Nell’ottobre 1921 tenne un ciclo di conferenze sulla chiave di verifica della teoria della relatività generale

Albert Einstein (Ulm 1879 – Princeton 1955), il padre della fisica nucleare, che “mise un po’ in soffitta la fisica euclidea”, ha avuto legami particolari con l’Italia; da ragazzo visse anni, che disse tra i più felici della sua vita, a Pavia dove abitava la sua famiglia.
Dalla Germania, dove aveva cattedra universitaria a Berlino, mantenne contatti e collaborazione coi fisici italiani Gregorio Ricci Curbastro e Tullio Levi-Civita e con Federigo Enriques, matematico, filosofo e storico della scienza noto in tutto il mondo, di cui si è appena concluso a Torino un convegno a 150 anni dalla nascita. Per la rivista “Scientia” diretta da Enriques, Einstein nel 1914 aveva scritto un articolo e conosceva probabilmente il libro, tradotto anche in tedesco, “Problemi della scienza” del matematico italiano che personalmente lo invitò a tenere un ciclo di conferenze a Bologna e gli comunicò anche il desiderio vivissimo di un incontro personale “in una riposata conversazione”.
Einstein accettò con entusiasmo confidando di aver sempre ricordato l’Italia con nostalgia e comunicò che le lezioni le avrebbe fatte parlando italiano.

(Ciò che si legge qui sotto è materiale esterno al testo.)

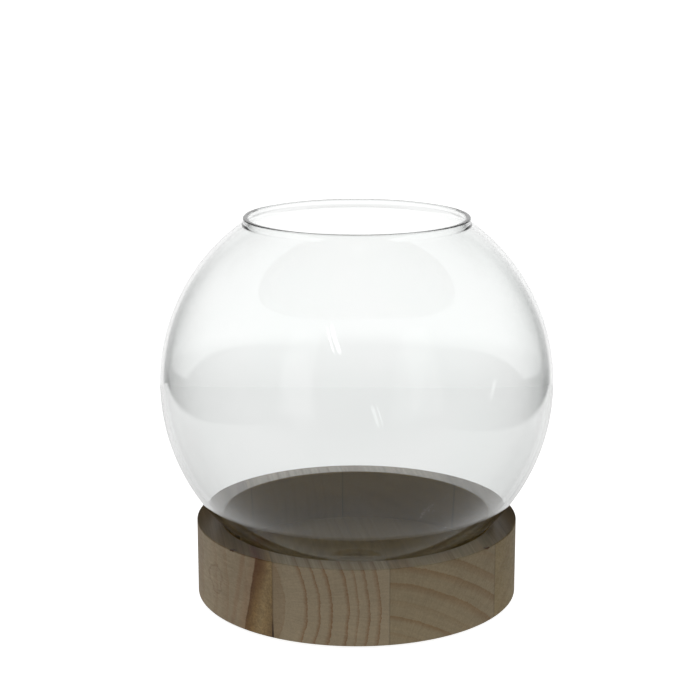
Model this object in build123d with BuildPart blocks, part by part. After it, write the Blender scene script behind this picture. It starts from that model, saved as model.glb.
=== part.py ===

La visita in Italia fu dal 17 al 28 ottobre 1921, prima si incontrò a Firenze dove viveva la sorella Maja, arrivò a Bologna il 21 ottobre scendendo dal treno da una carrozza di terza classe. Adriana, la figlia di Enriques, che fu incaricata di accoglierlo alla stazione, annotò che “l’impronta del genio sembrava scritta sulla sua fronte”: aspetto imponente, cappello nero d’artista a larghe falde, capelli lunghi fino a coprire le orecchie.
La presenza in Italia (compresa la breve visita a Padova) ebbe grande eco sulla stampa. Il fisico nato a Ulm aveva acquisito fama straordinaria da poco tempo, quando nel 1920 dimostrò l’incurvamento dei raggi di luce per effetto della gravità: era la prova principale del fondamento scientifico della teoria della relatività generale, che destò enorme interesse anche nei non addetti ai lavori.
Erano tempi inquieti e violenti, di trasformazioni forti e improvvise, la teoria della relatività generale fu interpretata in chiave psicologica come un invito a liberarsi dalle sofferenze portate dalla guerra e a “volare alto” sopra il caos della cruda realtà quotidiana”: è una specie di miracolo che in tempi di crisi gravi spesso avvengono grandi innovazioni e nuovi modi di sentirsi nella vita. Einstein, così concreto come esigevano i suoi studi, non escludeva il piacevole senso del mistero e dell’infinito, come un poeta, amava la musica e per il violino ebbe una vera passione, raffinato era il suo gusto per l’arte, ma nel nostro immaginario collettivo lo riconosciamo come uno rimasto ragazzino curioso con i capelli ricciuti e la sbarazzina lingua in fuori.